In principle, the observed tendency toward purity could be produced by clumping in the cone mosaic, i.e. aggregation of cones of the same type. Clumping would increase the proportion of midget cells with centers dominated by one cone type. Evidence for a weak cone clumping was reported in central human retina and peripheral macaque retina 41,42, but the implications for color opponency in midget cells have not been examined experimentally. In the present data, tests for cone clumping on the scale of midget cell RFs suggested a weak tendency toward clumping, in 3 of 7 recordings (see Supplementary Methods). However, clumping alone cannot account for the observed tendency toward purity, because artificial cone mosaics with the same degree of clumping reduced purity (Fig. 4m). Thus, the tendency toward purity indicates that midget cells sample L and M cone inputs, through the retinal network, in a selective manner.

Selective sampling could be produced if (1) each midget cell receives inputs from one cone type more frequently than the other, and/or (2) each midget cell weights inputs from one cone type more strongly than the other. Statistical analysis was consistent with both factors. In model (1), the number of cones sampled by each midget cell should be skewed toward one cone type or the other. Therefore, random permutation of L/M cone identities should reduce purity, even if the relative weights of different cone inputs to each cell are ignored by binarizing them. This prediction was confirmed (Fig. 4n). In model (2), the weights on cone inputs to each midget cell should be skewed toward one cone type or the other. Therefore, random permutation of the strength of all the cone inputs within the RF of each midget cell should reduce purity. This prediction was also confirmed (Fig. 4o), though the effect was modest. Control analysis indicated that these findings were not a result of the tapering RF profile of RGCs or clumping in the cone mosaic (data not shown).

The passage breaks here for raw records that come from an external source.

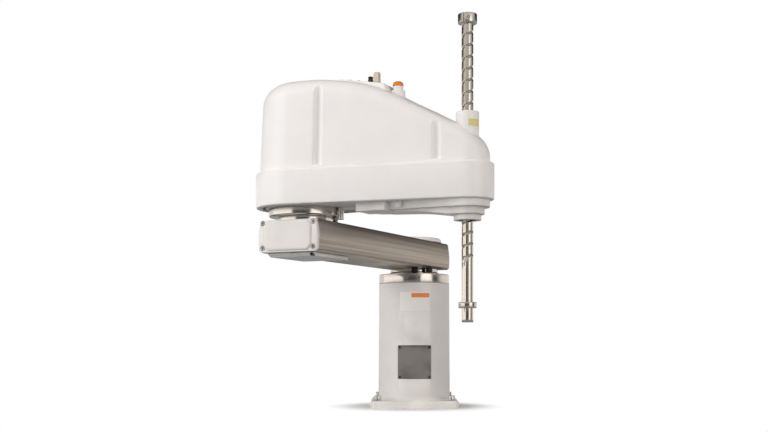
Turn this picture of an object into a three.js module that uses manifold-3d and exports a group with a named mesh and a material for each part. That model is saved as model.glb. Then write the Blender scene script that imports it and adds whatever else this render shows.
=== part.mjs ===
// SCARA robot arm: a round base column, a box beam as the first arm, a covered second arm, and a
// hollow ball-screw-spline shaft that lifts and turns at its end.
// Millimetres, +Z up. The origin is the centre of the foot's underside, on the axis of joint 1.
// The arms are drawn straight and then turned to their rest angles by nested groups.

import * as THREE from 'three';
import { mergeVertices } from 'three/addons/utils/BufferGeometryUtils.js';
import Module from 'manifold-3d';

const wasm = await Module();
wasm.setup();

// Driving dimensions
const GAP = 0.3;                      // between pieces that touch on the real machine
const ARM_1_LENGTH = 600;             // joint 1 axis to joint 2 axis
const ARM_2_LENGTH = 400;             // joint 2 axis to shaft axis
const ARM_1_HEADING = -115.32;        // degrees from +X, at rest
const ARM_2_HEADING = 90;             // degrees from arm 1, at rest

const FOOT = { side: 240, height: 21, corner: 14, boltPitch: 200, boltHole: 7 };
const COLUMN = { bottomRadius: 99.5, topRadius: 98, bore: 84, top: 341.8 };
const PANEL = { width: 90, bottom: 80, top: 171, land: -87.5, thickness: 2.5 };
const REAR = { width: 120, bottom: 70, top: 200, land: 80 };
const J1_RING = { radius: 98, bore: 70, top: 367.2, spigotBottom: 322 };
const J1_HUB = { radius: 66, bore: 30, top: 382.9 };
const J1_STOP_RADIUS = 85;

const BEAM = { bottom: 383.2, top: 456.5, start: -68, end: 671.8, wall: 8 };
const BEAM_HALF = { foot: 70, bevel: 76, bulge: 80.5, shoulder: 73.2, top: 69 };
const BEAM_BEVEL = 4;
const CAP = { plate: 8, pad: 4, screwY: 65.5, screwLow: 394, screwHigh: 449.5, sink: 4.1 };
const CAP_SCREW = { head: 5, height: 4, shank: 2.8, length: 12, hole: 3.2, counterbore: 6.1 };
const UNDER_COVER = { start: 500, end: 667, half: 60, bottom: 374.4 };
const J2_STOP = { radius: 92, angle: 18.5, size: 7 };

const J2_RIM = { radius: 84, bottom: 467.3, top: 486.3, bore: 40 };
const J2_HUB_RADIUS = 62.5;

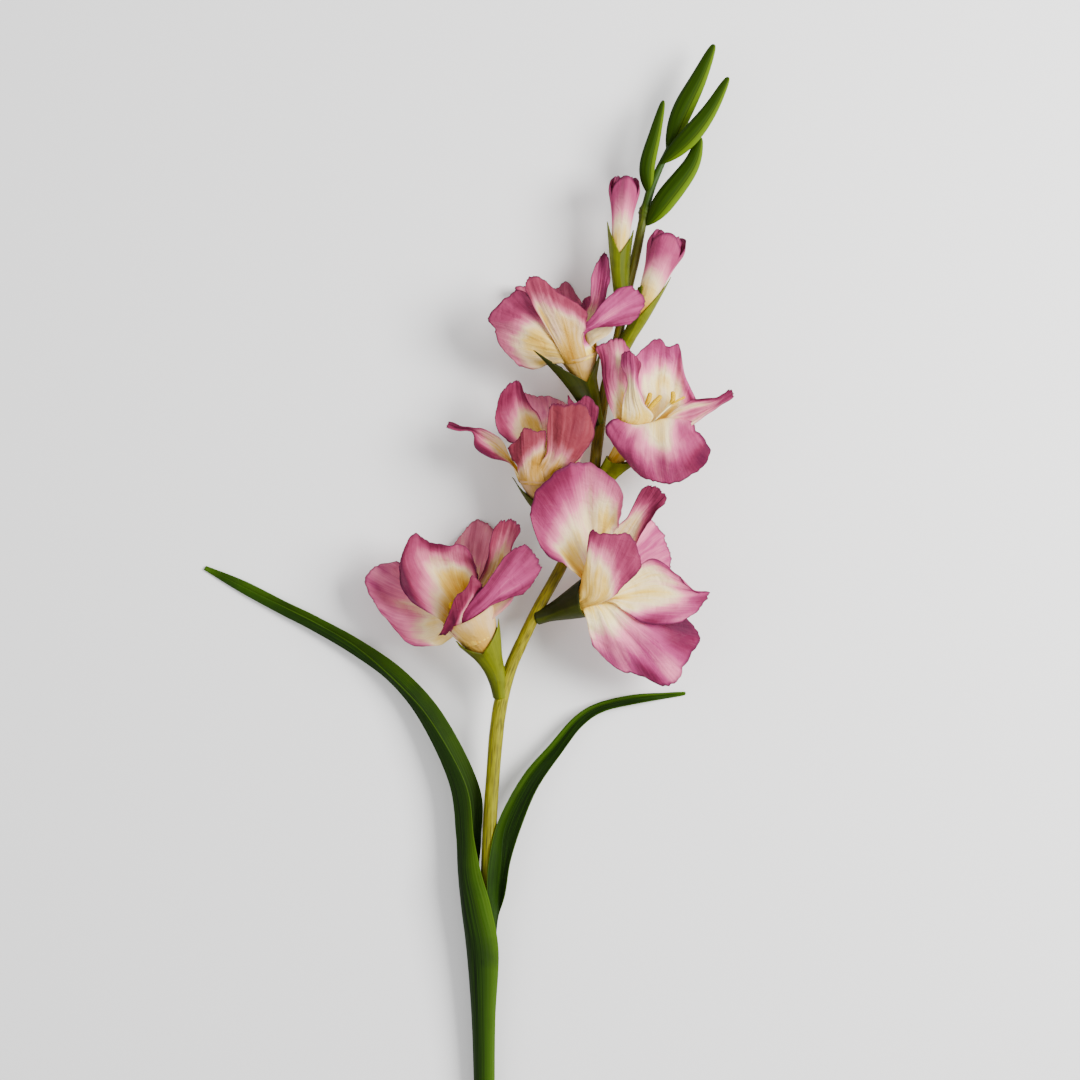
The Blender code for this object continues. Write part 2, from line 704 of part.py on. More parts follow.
# Each pair of bracts: where the first valve points, how far up the tube the two tips reach, how
# high the notch between them is, and how far the tips stand off
BRACTS = {
    "lower_left": ((-1.0, -0.2, 0.1), (0.70, 0.78), 0.54, 3.0),
    "lower_right": ((0.0, 1.0, 0.2), (0.78, 0.74), 0.60, 1.5),
    "middle_left": ((-1.0, 0.0, 0.2), (0.72, 0.62), 0.48, 3.0),
    "middle_right": ((-0.6, 1.0, 0.0), (0.62, 0.68), 0.48, 3.0),
    "upper_left": ((-1.0, -0.1, 0.1), (0.78, 0.76), 0.50, 5.0),
}

# Length past the throat and lean of the stamens
STAMENS = {
    "lower_left": (2.0, (0, 3, -2)),
    "lower_right": (-6.0, (1, 0, 1)),
    "middle_left": (-2.0, (0, 1, -2)),
    "middle_right": (9.0, (2, 5, 0)),
    "upper_left": (-2.0, (0, 1, -2)),
}

OPENING_BUDS = {
    "left": Flower(612.0, (94.0, 645.0, 37.0), (98.5, 704.0, 38.0), 9.0),
    "right": Flower(572.0, (108.0, 607.0, 36.0), (130.0, 664.0, 40.0), 10.0),
}
OPENING_BRACTS = {
    "left": ((-1.0, 0.0, 0.0), (0.70, 0.64), 0.50, 1.2),
    "right": ((1.0, -0.5, 0.0), (0.66, 0.45), 0.40, 1.5),
}
OPENING_MOUTH = {"left": 2.0, "right": 4.0}

# Shut buds: axis from the stem to the tip, largest radius and flattening
GREEN_BUDS = {
    "lower_right": (
        ((113.0, 671.0, 31.0), (127.0, 690.0, 34.0), (144.0, 713.0, 33.0), (151.2, 733.6, 28.5)),
        8.4,
        0.75,
    ),
    "left": (
        ((114.5, 693.0, 29.0), (113.5, 712.0, 33.0), (119.0, 735.0, 34.0), (125.0, 759.0, 32.0)),
        6.0,
        0.8,
    ),
    "right": (
        ((123.0, 714.0, 33.0), (142.0, 732.0, 37.0), (157.0, 751.0, 37.0), (170.5, 775.0, 34.0)),
        7.4,
        0.7,
    ),
    "top": (
        ((129.0, 728.0, 28.5), (138.0, 751.0, 26.0), (150.0, 775.0, 26.5), (160.8, 799.0, 27.0)),
        8.0,
        0.7,
    ),
}


for leftover in list(bpy.data.objects):
    bpy.data.objects.remove(leftover)
flower_spike = start_collection("cut_gladiolus")
cutters = start_collection("cutters")

stem = make_stem("stem", flower_spike)
paint(stem, "stem")
stem_room = make_stem("stem_room", cutters, extra=CLEARANCE, sink=CLEARANCE)

make_leaf("leaf_left", LEFT_STATIONS, 25, 0.8, flower_spike)
make_leaf("leaf_right", RIGHT_STATIONS, 20, 0.8, flower_spike)

for place_name, flower in BLOOM_AXES.items():
    tepals = TEPALS[place_name]
    make_bloom(f"bloom_{place_name}", flower, tepals, RUFFLE[place_name], flower_spike, stem_room)
    towards, tips, notch, flare = BRACTS[place_name]
    make_bracts(f"bracts_{place_name}", flower, towards, tips, notch, flare, flower_spike, stem_room)
    reach, lean = STAMENS[place_name]
    make_stamens(f"stamens_{place_name}", flower, reach, lean, flower_spike)

for side, flower in OPENING_BUDS.items():
    make_opening_bud(f"opening_bud_{side}", flower, OPENING_MOUTH[side], flower_spike, stem_room)
    towards, tips, notch, flare = OPENING_BRACTS[side]
    make_bracts(f"bracts_opening_{side}", flower, towards, tips, notch, flare, flower_spike, stem_room)

for side, (path, radius, flat) in GREEN_BUDS.items():
    make_bud(f"green_bud_{side}", path, radius, flat, flower_spike, stem_room)

remove(stem_room)
bpy.data.collections.remove(cutters)
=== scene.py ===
"""The looks of the cut gladiolus: a flower spike that lies on a pale table, seen from above.

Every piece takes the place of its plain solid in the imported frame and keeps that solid's form.
Shapes are in millimetres. The table, the lights and the reliefs of materials are in metres.
"""

import math

import bmesh
import bpy
import numpy as np
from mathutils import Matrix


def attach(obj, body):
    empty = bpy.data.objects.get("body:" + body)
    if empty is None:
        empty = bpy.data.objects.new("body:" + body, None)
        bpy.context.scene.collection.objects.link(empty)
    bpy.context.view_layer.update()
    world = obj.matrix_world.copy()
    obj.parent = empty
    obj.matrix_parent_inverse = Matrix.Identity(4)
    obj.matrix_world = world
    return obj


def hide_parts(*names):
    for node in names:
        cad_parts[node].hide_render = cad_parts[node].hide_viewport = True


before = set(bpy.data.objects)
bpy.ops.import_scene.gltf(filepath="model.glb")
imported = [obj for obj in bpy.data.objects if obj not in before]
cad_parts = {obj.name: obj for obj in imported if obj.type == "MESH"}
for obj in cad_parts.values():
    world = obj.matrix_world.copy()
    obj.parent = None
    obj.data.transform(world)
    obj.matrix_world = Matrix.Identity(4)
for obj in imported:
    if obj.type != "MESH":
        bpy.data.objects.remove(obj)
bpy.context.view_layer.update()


# Table, light and camera
# A matt pale board, one large soft window light from the right and a weaker one from the left.
# The photograph looks straight at the spike, so the camera looks straight down at it.
MM = 0.001
VIEW_MIDDLE = (38.5, 450.8)  # what the middle of the picture shows
VIEW_HEIGHT = 2520.0  # of the camera over the petals
VIEW_LEVEL = 35.0  # of the petals, where the scale is 0.7 mm for each pixel
LENS, SENSOR = 120.0, 36.0  # a long lens, since the outlines show hardly any perspective
TABLE_COLOUR = "E9E8E7"
TABLE_HALF, TABLE_LEVEL = 3.0, -0.0005  # in metres; it lies just under the flower
SKY_COLOUR, SKY_STRENGTH = "F4F5F7", 0.95
LIGHT_AIM = (0.04, 0.45, 0.03)  # the middle of the blooms, in metres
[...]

Selective sampling raises questions about the mechanisms by which functional connectivity between cones and RGCs is coordinated. The divergence of the L and M cone photopigments in primates is relatively recent 43, and there is little evidence for segregation of L and M cone signals in the retinal circuitry 44. L and M cones are apparently indistinguishable both anatomically and histochemically. Furthermore, there is only tentative anatomical evidence of differences in retinal circuits carrying L and M cone signals 35, in contrast to the strikingly different pathway that conveys S cone signals 45,46. Thus, there is no candidate structural basis for selective sampling. In principle, selective sampling could arise from activity-dependent adjustment of synaptic inputs. At the eccentricites recorded, midget bipolar cells usually contact only one cone 47, providing an opportunity for midget RGCs to selectively sample inputs from bipolar cells carrying signals from one cone type. These bipolar cells could be distinguished by the statistics of their responses to natural scenes 48. The possibility of such an adaptive mechanism is broadly consistent with recent observations of long-term adaptability in retinal signals 49 and color vision 50.

Methods Summary

Extracellular multi-electrode recordings were obtained from ganglion cells of isolated retinas obtained from macaque monkeys euthanized in other laboratories 10. Spikes from several hundred cells were segregated offline 11. Reverse correlation of spike times with white noise checkerboard stimuli focused on the retina were used to obtain RF maps for all cells (Fig. 1). ON and OFF midget and parasol cells and small bistratified cells were classified according to their characteristic light responses and density (Fig. 1) 12,14,15. Locations, spectral sensitivity, and input strengths of L, M and S cones to these cell types were obtained from the fine grained RF maps (Figs. 2,3). To test for selective functional connectivity, the measured spatial arrangement and input strengths of the three cone types to RGCs were compared to artificially modified representations (Fig. 4).